DPRD Sumbar meminta seluruh pihak yang terkait pembangunan jalan tol tersebut memperhatikan kepentingan masyarakat. Untuk memutuskan jalur atau trase haruslah mengikutsertakan tokoh masyarakat dan tokoh adat. Jangan ambil keputusan sepihak. Hal ini mengingat hajat hidup masyarakat sangat berkaitan dengan pembangunan jalur tol ini. 

“Kita dukung pembangunan tol. Tapi kita jangan sampai gubernur gegabah menyepakati jalur. Apalagi jika jalur itu akhirnya menyusahkan kehidupan masyarakat,” ujar Sekretaris Komisi IV, Lazuardi Erman. 

Dia menegaskan, hilangnya pemukiman, lahan produktif seperti sawah dan kebun serta lahan adat bukanlah hal sepele bagi masyarakat. Itu merupakan hal yang sangat penting, tempat mereka tinggal dan tempat mereka dapat mencari uang. Jika tergusur, lanjut Lazuardi tidak mudah untuk membuka lahan pertanian baru. 

“Jika memang baru trase awal.

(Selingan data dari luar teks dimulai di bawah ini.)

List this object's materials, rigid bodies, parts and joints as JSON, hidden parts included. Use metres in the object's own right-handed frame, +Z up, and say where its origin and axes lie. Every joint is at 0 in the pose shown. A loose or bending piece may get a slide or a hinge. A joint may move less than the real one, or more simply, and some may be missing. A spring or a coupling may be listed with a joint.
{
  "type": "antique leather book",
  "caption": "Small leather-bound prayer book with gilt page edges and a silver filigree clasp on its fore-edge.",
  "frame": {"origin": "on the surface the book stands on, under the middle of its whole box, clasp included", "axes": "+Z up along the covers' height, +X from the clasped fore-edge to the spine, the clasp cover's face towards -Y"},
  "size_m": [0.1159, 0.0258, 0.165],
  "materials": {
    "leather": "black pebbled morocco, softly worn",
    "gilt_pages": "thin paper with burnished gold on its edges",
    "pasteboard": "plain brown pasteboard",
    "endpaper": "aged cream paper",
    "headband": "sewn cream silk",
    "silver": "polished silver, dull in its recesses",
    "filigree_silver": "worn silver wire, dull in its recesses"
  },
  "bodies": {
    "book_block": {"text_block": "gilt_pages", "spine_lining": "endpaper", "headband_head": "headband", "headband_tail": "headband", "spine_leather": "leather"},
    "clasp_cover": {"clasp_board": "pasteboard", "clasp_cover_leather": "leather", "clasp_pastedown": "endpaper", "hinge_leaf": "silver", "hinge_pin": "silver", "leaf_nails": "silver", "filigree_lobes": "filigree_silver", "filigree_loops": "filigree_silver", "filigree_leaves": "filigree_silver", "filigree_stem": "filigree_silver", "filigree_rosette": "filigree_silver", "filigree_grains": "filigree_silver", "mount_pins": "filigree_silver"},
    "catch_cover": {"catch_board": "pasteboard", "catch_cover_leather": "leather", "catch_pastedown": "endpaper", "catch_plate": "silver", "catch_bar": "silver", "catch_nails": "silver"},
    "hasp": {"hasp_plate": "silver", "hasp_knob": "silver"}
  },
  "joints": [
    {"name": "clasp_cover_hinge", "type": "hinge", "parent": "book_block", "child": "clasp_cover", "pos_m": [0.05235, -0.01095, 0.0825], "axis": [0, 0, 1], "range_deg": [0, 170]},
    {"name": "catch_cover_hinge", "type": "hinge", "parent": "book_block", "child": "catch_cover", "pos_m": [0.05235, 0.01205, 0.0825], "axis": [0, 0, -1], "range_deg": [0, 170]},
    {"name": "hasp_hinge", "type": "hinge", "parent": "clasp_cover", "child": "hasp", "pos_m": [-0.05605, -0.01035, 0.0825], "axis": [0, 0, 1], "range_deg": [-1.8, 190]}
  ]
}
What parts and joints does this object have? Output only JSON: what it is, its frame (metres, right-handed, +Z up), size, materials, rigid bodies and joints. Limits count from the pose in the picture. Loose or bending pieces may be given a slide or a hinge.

Maka jangan ganggu pemukiman dan lahan pertanian. Selain itu kenapa sudah dipasang pancang? Tentu saja ini meresahkan masyarakat.” 

Sementara itu, Anggota Komisi IV DPRD Sumbar, Desrio Putra menambahkan agar pihak terkait pembangunan tol ini mempertimbangkan banyak aspek, terutama soal pemukiman warga dan lahan produktif mereka. 

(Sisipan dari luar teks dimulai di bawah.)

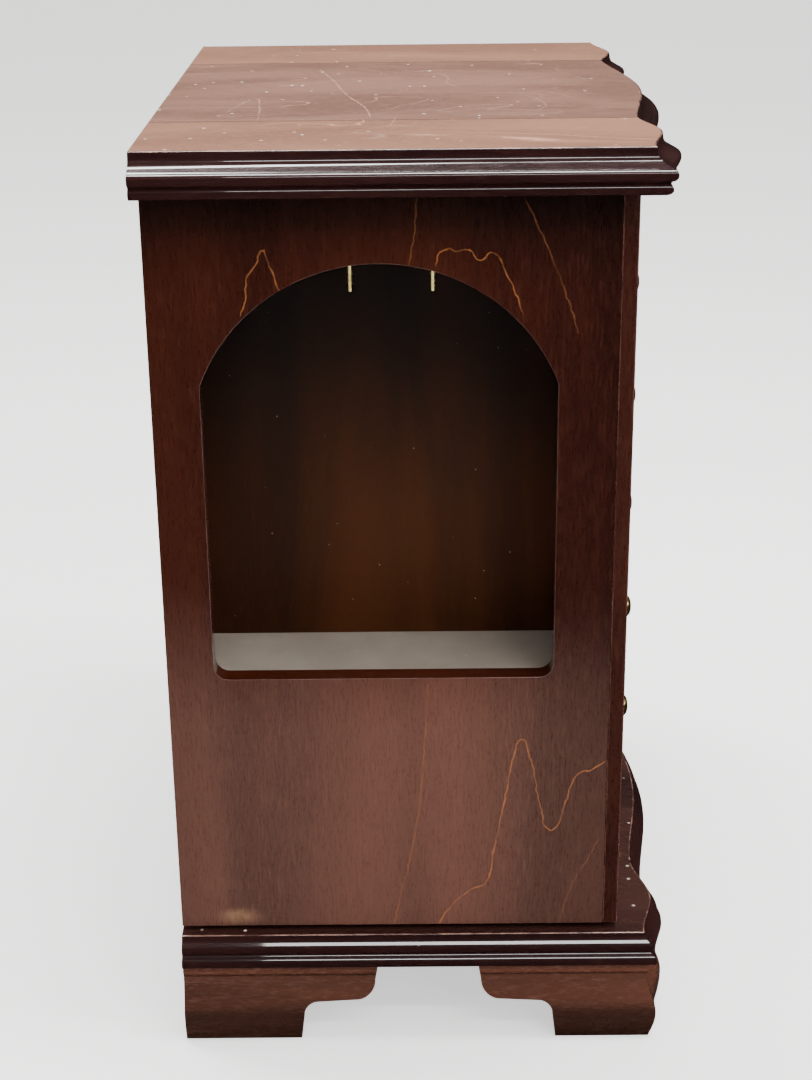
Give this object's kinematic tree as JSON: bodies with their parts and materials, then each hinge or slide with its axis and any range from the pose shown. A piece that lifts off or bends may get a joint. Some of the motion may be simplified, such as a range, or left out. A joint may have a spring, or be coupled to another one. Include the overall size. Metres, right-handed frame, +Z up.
{
  "type": "jewellery chest",
  "caption": "Tabletop wooden jewellery chest with hinged lid, drawers and glazed arched side doors over hanging spaces, on ogee bracket feet.",
  "frame": {"origin": "centre of the bounding box on the floor, under the middle of the chest", "axes": "+Z up, -Y out of the drawer fronts, X across the chest; the door seen in the picture is the one at -X"},
  "size_m": [0.257, 0.1849, 0.3314],
  "materials": {
    "veneer": "stained mahogany veneer under gloss lacquer",
    "moulding": "near-black cherry gloss lacquer",
    "feet": "dark stained gloss lacquer",
    "inside": "dark stained, satin",
    "inner_wood": "plain pale wood",
    "felt": "warm grey flocked felt",
    "brass": "polished brass",
    "glass": "clear",
    "mirror": "silvered"
  },
  "bodies": {
    "case": {"base_plate": "moulding", "foot_front_left": "feet", "foot_front_right": "feet", "foot_back_left": "feet", "foot_back_right": "feet", "glue_blocks": "inner_wood", "back_panel": "inside", "back_posts": "inside", "lower_sides": "inside", "bottom_rail": "veneer", "deck_panel": "inside", "inner_wall_left": "inside", "inner_wall_right": "inside", "front_panel_left": "veneer", "front_panel_right": "veneer", "top_rail": "veneer", "runners": "inner_wood", "well_floor": "inner_wood", "well_felt": "felt", "top_frame": "moulding", "top_strip_left": "moulding", "top_strip_right": "moulding", "ceilings": "inside", "floor_felts": "felt", "necklace_hooks": "brass", "door_hinges": "brass", "lid_hinges": "brass"},
    "door_left": {"door_left": "veneer", "door_edge_left": "moulding", "door_glass_left": "glass", "door_clips_left": "brass", "door_leaves_left": "brass"},
    "door_right": {"door_right": "veneer", "door_edge_right": "moulding", "door_glass_right": "glass", "door_clips_right": "brass", "door_leaves_right": "brass"},
    "lid": {"lid": "moulding", "lid_mirror": "mirror", "lid_leaves": "brass"},
    "drawer_1": {"drawer_1_front": "veneer", "drawer_1_box": "inner_wood", "drawer_1_felt": "felt", "drawer_1_knob": "brass"},
    "drawer_2": {"drawer_2_front": "veneer", "drawer_2_box": "inner_wood", "drawer_2_felt": "felt", "drawer_2_knob": "brass"},
    "drawer_3": {"drawer_3_front": "veneer", "drawer_3_box": "inner_wood", "drawer_3_felt": "felt", "drawer_3_knob": "brass"},
    "drawer_4": {"drawer_4_front": "veneer", "drawer_4_box": "inner_wood", "drawer_4_felt": "felt", "drawer_4_knob": "brass"},
    "drawer_5": {"drawer_5_front": "veneer", "drawer_5_box": "inner_wood", "drawer_5_felt": "felt", "drawer_5_knob": "brass"}
  },
  "joints": [
    {"name": "lid_hinge", "type": "hinge", "parent": "case", "child": "lid", "pos_m": [0, 0.09105, 0.3255], "axis": [-1, 0, 0], "range_deg": [0, 100]},
    {"name": "door_left_hinge", "type": "hinge", "parent": "case", "child": "door_left", "pos_m": [-0.1037, 0.08925, 0.1804], "axis": [0, 0, -1], "range_deg": [0, 110]},
    {"name": "door_right_hinge", "type": "hinge", "parent": "case", "child": "door_right", "pos_m": [0.1037, 0.08925, 0.1804], "axis": [0, 0, 1], "range_deg": [0, 110]},
    {"name": "drawer_1_slide", "type": "slide", "parent": "case", "child": "drawer_1", "axis": [0, -1, 0], "range_m": [0, 0.1]},
    {"name": "drawer_2_slide", "type": "slide", "parent": "case", "child": "drawer_2", "axis": [0, -1, 0], "range_m": [0, 0.1]},
    {"name": "drawer_3_slide", "type": "slide", "parent": "case", "child": "drawer_3", "axis": [0, -1, 0], "range_m": [0, 0.1]},
    {"name": "drawer_4_slide", "type": "slide", "parent": "case", "child": "drawer_4", "axis": [0, -1, 0], "range_m": [0, 0.1]},
    {"name": "drawer_5_slide", "type": "slide", "parent": "case", "child": "drawer_5", "axis": [0, -1, 0], "range_m": [0, 0.1]}
  ]
}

“Trase belum final. Nanti sebelum ditetapkan harus libatkan semua pihak termasuk masyarakat. Selesaikan dengan cara yang tepat, masyarakat Sumbar tidak bisa dengan pola paksaan,” katanya.

Dia pun juga meminta adanya kejelasan informasi tentang jalur atau trase yang akan dilaksanakan pada masyarakat. Sehingga tidak mengakibatkan kesalahpahaman di tengah masyarakat. 

“Apalagi diketahui sudah ada pemancangan di tanah warga tanpa ada pemberitahuan atau sosialisasi,” katanya.